_RECORDS PROVIDED_
——————

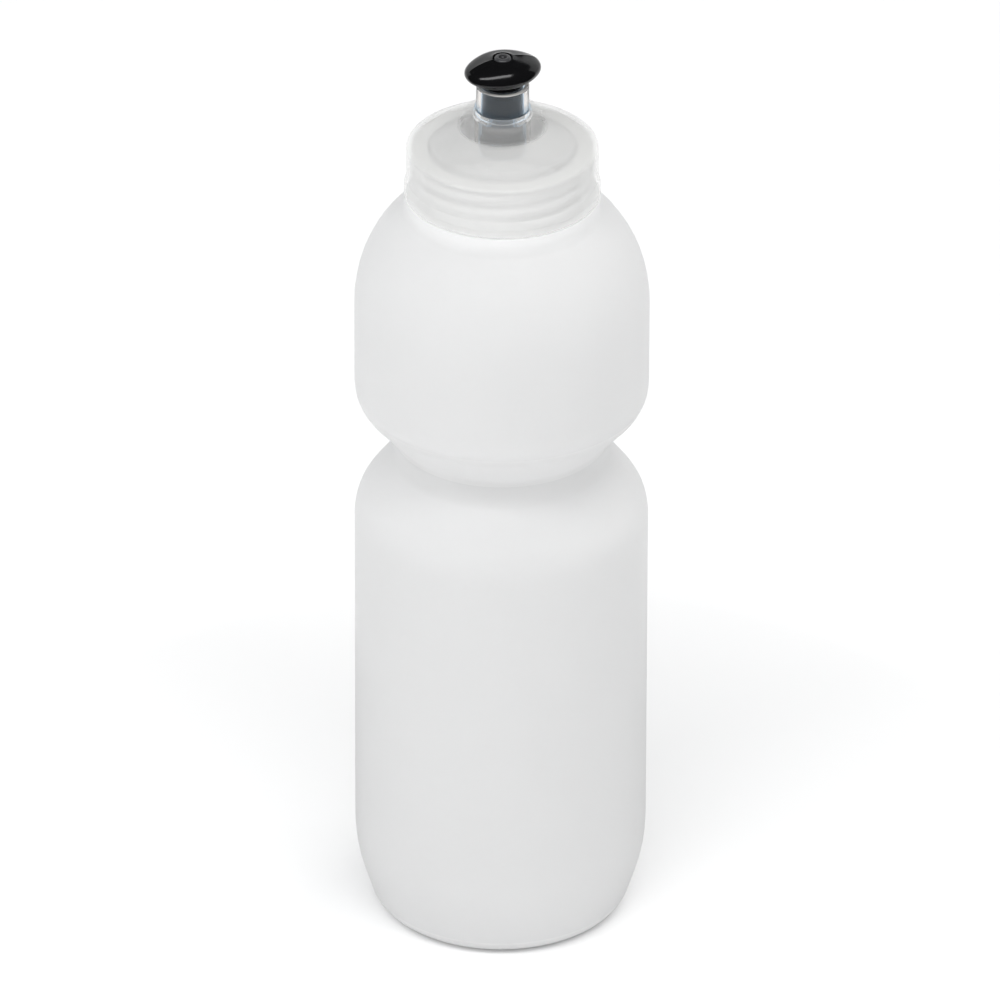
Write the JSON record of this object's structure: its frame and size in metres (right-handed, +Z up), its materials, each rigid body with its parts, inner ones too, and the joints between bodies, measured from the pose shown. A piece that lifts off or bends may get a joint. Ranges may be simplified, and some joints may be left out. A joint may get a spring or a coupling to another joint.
{
  "type": "water bottle",
  "caption": "Translucent squeeze bottle for a bicycle bottle cage, with a waist groove, a clear screw lid and a black push-pull drinking valve.",
  "frame": {"origin": "centre of the bottle's base, on the surface it stands on", "axes": "+Z up along the bottle's axis, -Y towards the front, where the neck's ridge is seen, +X to the right"},
  "size_m": [0.0734, 0.0734, 0.2421],
  "materials": {
    "body": "translucent frosted polyethylene",
    "lid": "hazy see-through polypropylene",
    "gasket": "white silicone",
    "spout": "clear polypropylene",
    "pin": "grey polypropylene",
    "valve": "black polyethylene"
  },
  "bodies": {
    "bottle": {"bottle_body": "body"},
    "gasket": {"lid_gasket": "gasket"},
    "lid": {"screw_lid": "lid", "spout_tube": "spout", "centre_pin": "pin"},
    "valve": {"pull_valve": "valve"}
  },
  "joints": [
    {"name": "lid_lift", "type": "slide", "parent": "bottle", "child": "gasket", "axis": [0, 0, 1], "range_m": [0, 0.0117]},
    {"name": "lid_turn", "type": "hinge", "parent": "gasket", "child": "lid", "pos_m": [0, 0, 0.2104], "axis": [0, 0, 1], "range_deg": [0, 1080]},
    {"name": "valve_pull", "type": "slide", "parent": "lid", "child": "valve", "axis": [0, 0, 1], "range_m": [0, 0.0062]}
  ],
  "couplings": [
    {"joint": "lid_turn", "follows": "lid_lift", "rad_per_m": 1611.1}
  ]
}
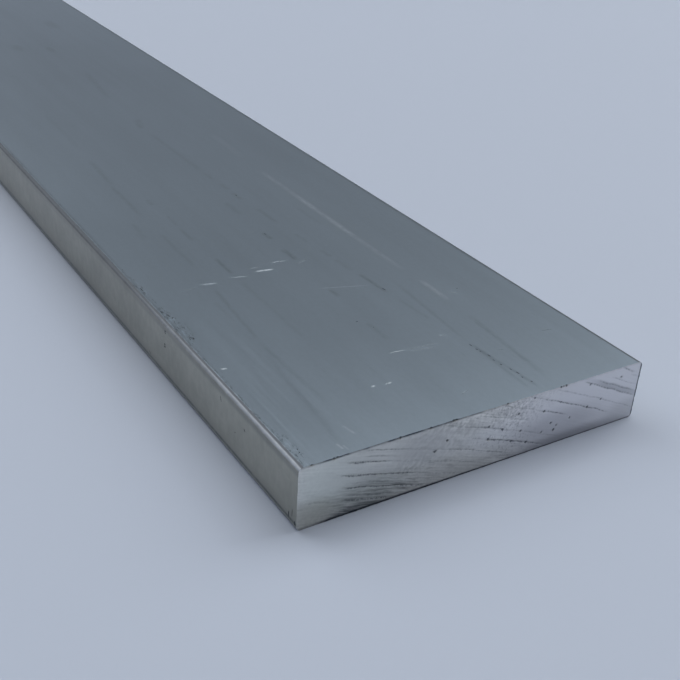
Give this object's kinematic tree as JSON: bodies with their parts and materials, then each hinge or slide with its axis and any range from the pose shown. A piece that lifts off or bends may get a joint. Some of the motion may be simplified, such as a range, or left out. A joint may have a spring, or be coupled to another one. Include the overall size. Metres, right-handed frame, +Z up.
{
  "type": "metal flat bar",
  "caption": "Straight length of extruded aluminium flat bar with lightly rounded long edges and square sawn ends.",
  "frame": {"origin": "centre of the underside, midway along the length and the width", "axes": "+X along the bar, +Y across its width, +Z up through its thickness; the bar lies flat on a broad face"},
  "size_m": [0.3048, 0.0382, 0.0063],
  "materials": {
    "mill_aluminium": "extruded mill finish on the long faces, coarse circular-saw finish on the two ends, uncoated"
  },
  "bodies": {
    "root": {"flat_bar": "mill_aluminium"}
  },
  "joints": []
}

——————

_EXERCISE OBJECTIVE_
Reproduce all the data word for word.

_COMPLETE OUTPUT_
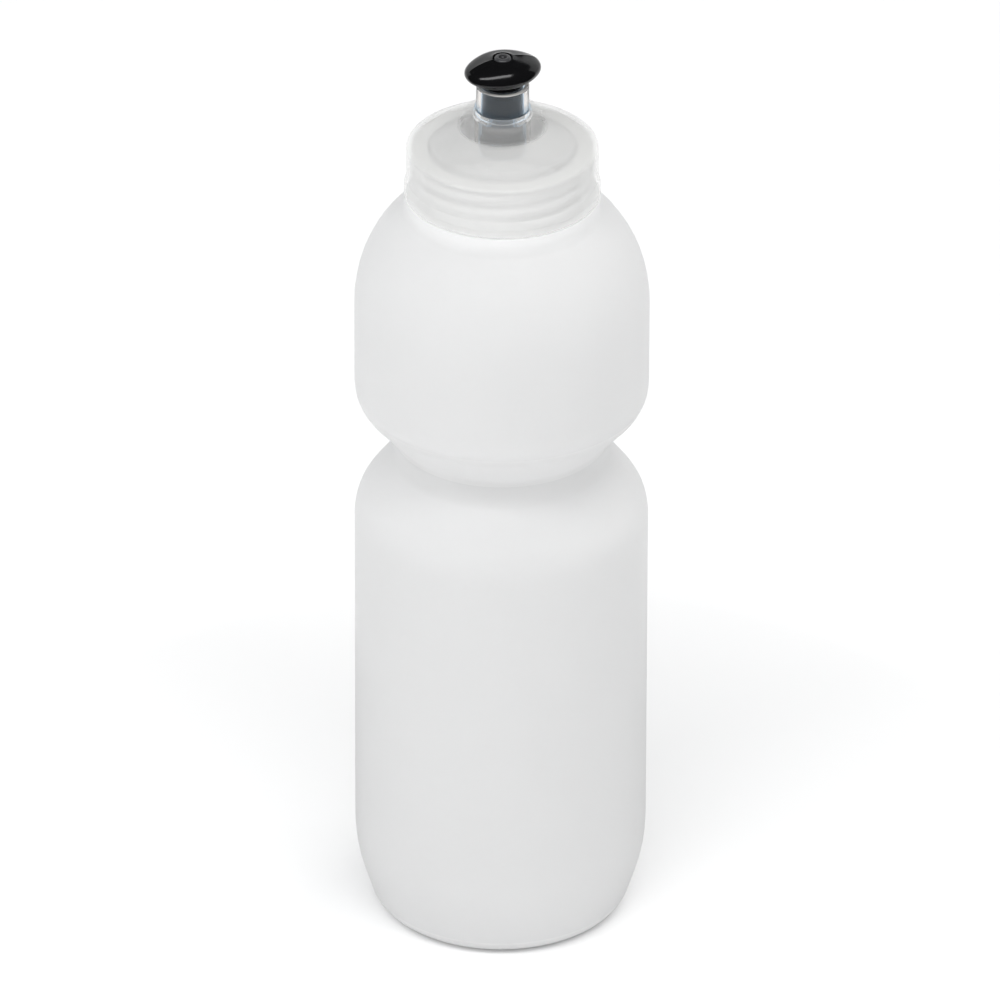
Write the JSON record of this object's structure: its frame and size in metres (right-handed, +Z up), its materials, each rigid body with its parts, inner ones too, and the joints between bodies, measured from the pose shown. A piece that lifts off or bends may get a joint. Ranges may be simplified, and some joints may be left out. A joint may get a spring or a coupling to another joint.
{
  "type": "water bottle",
  "caption": "Translucent squeeze bottle for a bicycle bottle cage, with a waist groove, a clear screw lid and a black push-pull drinking valve.",
  "frame": {"origin": "centre of the bottle's base, on the surface it stands on", "axes": "+Z up along the bottle's axis, -Y towards the front, where the neck's ridge is seen, +X to the right"},
  "size_m": [0.0734, 0.0734, 0.2421],
  "materials": {
    "body": "translucent frosted polyethylene",
    "lid": "hazy see-through polypropylene",
    "gasket": "white silicone",
    "spout": "clear polypropylene",
    "pin": "grey polypropylene",
    "valve": "black polyethylene"
  },
  "bodies": {
    "bottle": {"bottle_body": "body"},
    "gasket": {"lid_gasket": "gasket"},
    "lid": {"screw_lid": "lid", "spout_tube": "spout", "centre_pin": "pin"},
    "valve": {"pull_valve": "valve"}
  },
  "joints": [
    {"name": "lid_lift", "type": "slide", "parent": "bottle", "child": "gasket", "axis": [0, 0, 1], "range_m": [0, 0.0117]},
    {"name": "lid_turn", "type": "hinge", "parent": "gasket", "child": "lid", "pos_m": [0, 0, 0.2104], "axis": [0, 0, 1], "range_deg": [0, 1080]},
    {"name": "valve_pull", "type": "slide", "parent": "lid", "child": "valve", "axis": [0, 0, 1], "range_m": [0, 0.0062]}
  ],
  "couplings": [
    {"joint": "lid_turn", "follows": "lid_lift", "rad_per_m": 1611.1}
  ]
}
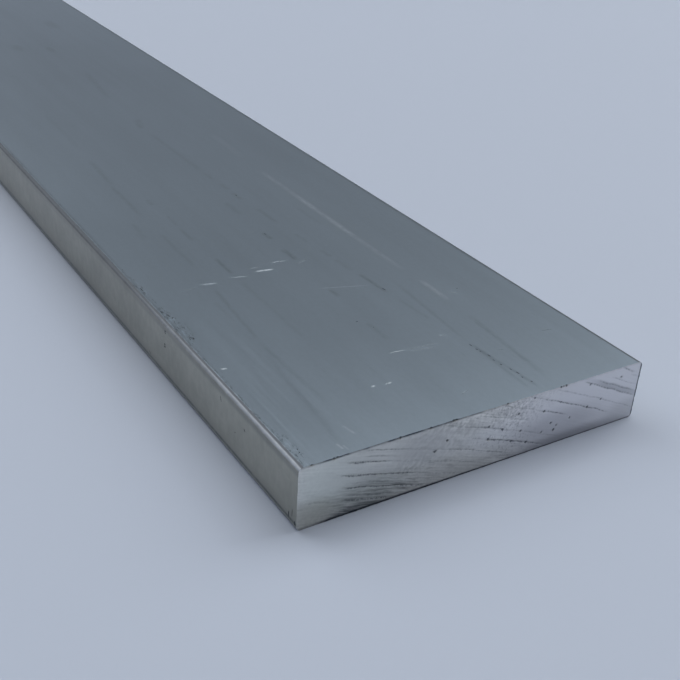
Give this object's kinematic tree as JSON: bodies with their parts and materials, then each hinge or slide with its axis and any range from the pose shown. A piece that lifts off or bends may get a joint. Some of the motion may be simplified, such as a range, or left out. A joint may have a spring, or be coupled to another one. Include the overall size. Metres, right-handed frame, +Z up.
{
  "type": "metal flat bar",
  "caption": "Straight length of extruded aluminium flat bar with lightly rounded long edges and square sawn ends.",
  "frame": {"origin": "centre of the underside, midway along the length and the width", "axes": "+X along the bar, +Y across its width, +Z up through its thickness; the bar lies flat on a broad face"},
  "size_m": [0.3048, 0.0382, 0.0063],
  "materials": {
    "mill_aluminium": "extruded mill finish on the long faces, coarse circular-saw finish on the two ends, uncoated"
  },
  "bodies": {
    "root": {"flat_bar": "mill_aluminium"}
  },
  "joints": []
}